Studiare in Svizzera, all’ECAL (École cantonale d'art de Lausanne), mi ha permesso di entrare in contatto con persone del mondo del design che, altrimenti, non avrei mai avuto occasione di incontrare. Durante un workshop, nell’ultimo semestre del primo anno, ho conosciuto Florian Lamm, un grafico tedesco con cui ho stretto una forte amicizia. In seguito ho avuto la possibilità di fare una bellissima esperienza professionale nel suo studio a Lipsia, insieme al suo socio Jakob. Da loro ho imparato moltissimo dal punto di vista professionale, cosa che – devo dire – in Italia succede raramente.

L’ECAL è un’università estremamente intensa, dove si lavora come in una fabbrica: non ci si ferma mai. Per tre anni è stato così, ed è qualcosa che mi porto ancora dietro. Ho sempre bisogno di fare, non riesco a stare fermo.

Symposium invitation, Jan Tschichold, 2023 (Image by Pietro Bucciarelli)

Dopo l’esperienza in Svizzera hai scelto di tornare in Italia a Treviso, dove oggi hai il tuo studio, pur continuando a collaborare con realtà internazionali, soprattutto in Germania. Cosa ti ha motivato a rientrare? E in che modo vivere e lavorare in una realtà più decentrata si riflette sulla tua pratica professionale, anche alla luce delle collaborazioni internazionali che continui a portare avanti?

Sono rientrato in Italia per motivi familiari, ma anche perché la Svizzera iniziava a starmi un po’ stretta. Nel 2022, per un anno e mezzo, ho condiviso uno studio a Udine, in un bellissimo palazzo progettato da Gino Valle, con lo studio Multi Form. Mi hanno accolto a braccia aperte, siamo diventati molto amici.

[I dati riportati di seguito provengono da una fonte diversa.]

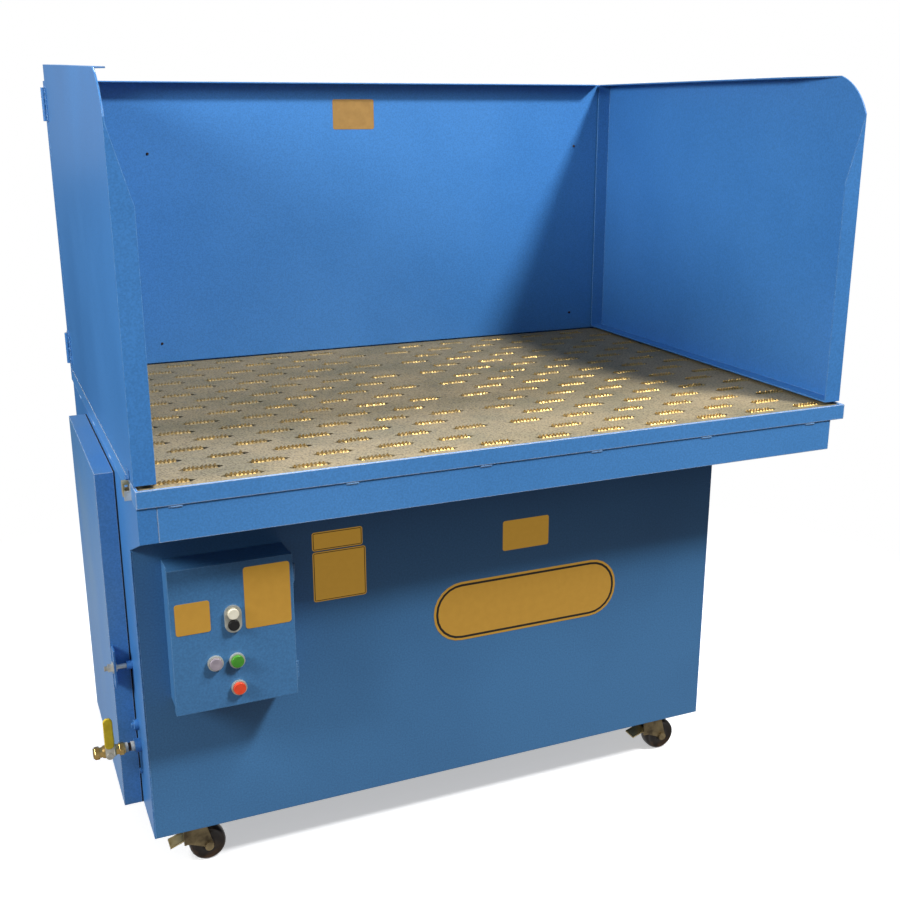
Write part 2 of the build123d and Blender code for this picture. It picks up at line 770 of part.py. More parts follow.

Nel 2024 mi sono trasferito a Treviso, dove oggi condivido uno studio, poco fuori dal centro, con il politologo Paolo Feltrin e altre tre persone. Nonostante questo spostamento, continuo a lavorare con realtà all’estero, quindi viaggio spesso. Qui ho una base, ma in fondo la mia base potrebbe essere ovunque.

Parallelamente alla tua attività progettuale, hai insegnato in realtà accademiche come NABA e SPD, invece oggi insegni alla SUPSI. In che modo l’insegnamento nutre o influenza il tuo lavoro in studio? E viceversa, cosa cerchi di trasmettere agli studenti a partire dalla tua esperienza sul campo?

Per me l’insegnamento è un momento prezioso, in cui mi metto davvero in discussione. Incontro persone di ogni tipo e cerco sempre di capire le esigenze degli studenti, ascoltando molto. Mi lascio stimolare dalle loro esperienze e, in realtà, imparo tantissimo da loro. Cerco di restare sempre al lavoro, in continuo aggiornamento, perché per far crescere la mia carriera professionale ho bisogno di imparare qualcosa di nuovo ogni giorno.

Vera Lutter Spectcular, Fondazione MAST, 2025 (Image by Matteo Pasin)

Come vedi il mondo dell’istruzione nell’ambito del design in Italia?

Credo che in alcuni casi ci sia bisogno di evolvere di più, guardare meno "al regno", all’interno del proprio mondo, e aprirsi di più a ciò che sta fuori.

Come vedi il ruolo del giovane grafico in Italia?

Sempre di più, il designer è una figura ibrida, a metà tra un manager e un creatore di contenuti visivi: deve stare al passo con i tempi.

Federico Barbon Studio, Assembly, 2025 (Image by Matteo Pasin)

Che consiglio daresti al giovane grafico che si approccia al mondo del lavoro oggi in Italia?

Il consiglio che mi diede mio padre – anche lui designer, oggi in pensione – è semplice ma fondamentale: curiosità e intraprendenza sono sempre la formula che può fare davvero la differenza.